The star defense witness, none other than William Black, chimed in as well:

William Black, who boasts long academic and regulatory careers, was a key expert witness for the defense, again over Coppola’s objection. Black is an associate professor of economics and law at the University of Missouri, Kansas City, and the “distinguished scholar in residence for financial regulation” at the University of Minnesota’s School of Law.

His testimony purportedly connected the fraud in the Sacramento case directly to the lenders, and he explained to the jury why the false information on the applications had no bearing on lending decisions.

“This is the first time that the overwhelming fraud at the banks has been discussed in a criminal courtroom by the person with the greatest expertise on the issue, William Black,” said defense lawyer Toni White after the verdict.

“Prosecutors have refused to criminally prosecute the elite bankers responsible for the mortgage crisis that decimated our economy. The jurors heard shocking testimony from ‘control fraud’ expert William Black that regular people who got loans they were unable to pay back did not (defraud) the banks. The elite bankers commit the fraud while prosecutors look the other way and prosecute the wrong people.”

If Rand Paul wins the presidency, he could do no better than to appoint William Black as Attorney General. Will we see that?

Prepare accordingly.

About the Author

  83 Comments

Keg
Aug 27, 2014 - 5:08pm

Late 80s S&L crisis

The S&L crisis in the late 80s was tiny compared to the mortgage fraud of the 2000s. Something like 900 S&L executives were indicted and and over 700 were convicted. How many mortgage company executives have gone to jail this time? ZERO. Just pay a fine and Anthony Mozilo of Countrywide Mortgage (for one example) goes free. Didn't hurt that he got a sweetheart loan deal for Senator Dodd.

Aug 27, 2014 - 5:10pm

Fix: I cannot recall

If I do recall the gist, though, it is that because of MERS wholesale avoidance of local property recording offices, in the event of invalidation of any part of the MERS scheme, that would leave title clouded for many many properties.

I was hoping to do quiet title cases once MERS blows up. MERS is NOT invalidated in California yet. What we [upside down home owners] need is a collapse of the fake paper system. Then, when all of those criminal banksters are gone, and their records shredded, or destroyed, or "missing," then I can swoop in with a quiet title suit, putting the burden on the various--now defunct--lenders to prove up their interest in the property in question. If they cannot, then voila, title free and clear.
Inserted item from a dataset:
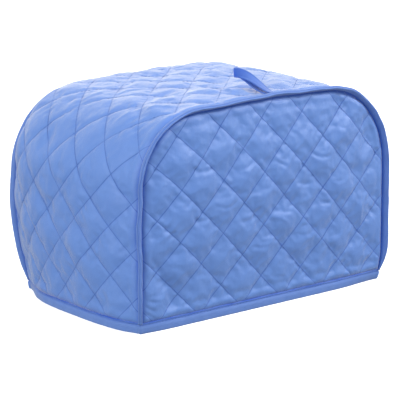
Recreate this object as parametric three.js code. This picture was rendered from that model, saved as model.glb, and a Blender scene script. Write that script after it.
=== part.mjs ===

This type of case is not ready for the courts yet. Give it time. This verdict in Sacramento is a watershed moment. Watch other criminal defense lawyers do the same thing.

Aug 27, 2014 - 5:12pm

Thanks Mr. TF

Hey, I appreciate the shout out on yesterday's podcast. Many thanks. I'm here to help, and I do appreciate you knowing that.

Aug 27, 2014 - 5:21pm

Okay People, This is the One to Watch

Show me the Note is going to the top of the food chain, the CA Supreme Court.

From a friend:

"A few minutes ago, the California Supreme Court announced it granted the petition for review in Yvanova v. New Century Mortgage. The Court limited review to the following issue:

"The petition for review is granted. Briefing and argument is limited to the following issue (see Cal. Rules of Court, rule 8.516(a)(1)): In an action for wrongful foreclosure on a deed of trust securing a home loan, does the borrower have standing to challenge an assignment of the note and deed of trust on the basis of defects allegedly rendering the assignment void? Chin, J., was recused and did not participate. Votes: Cantil-Sakauye, C.J., Baxter, Werdegar, Corrigan and Liu, JJ."

What does this mean?

Simple. In California, there are two competing lines of cases. One line, the disfavored view, is that a homeowner has standing to challenge defects in the securitization process. Standing means having the legal right to assert a claim.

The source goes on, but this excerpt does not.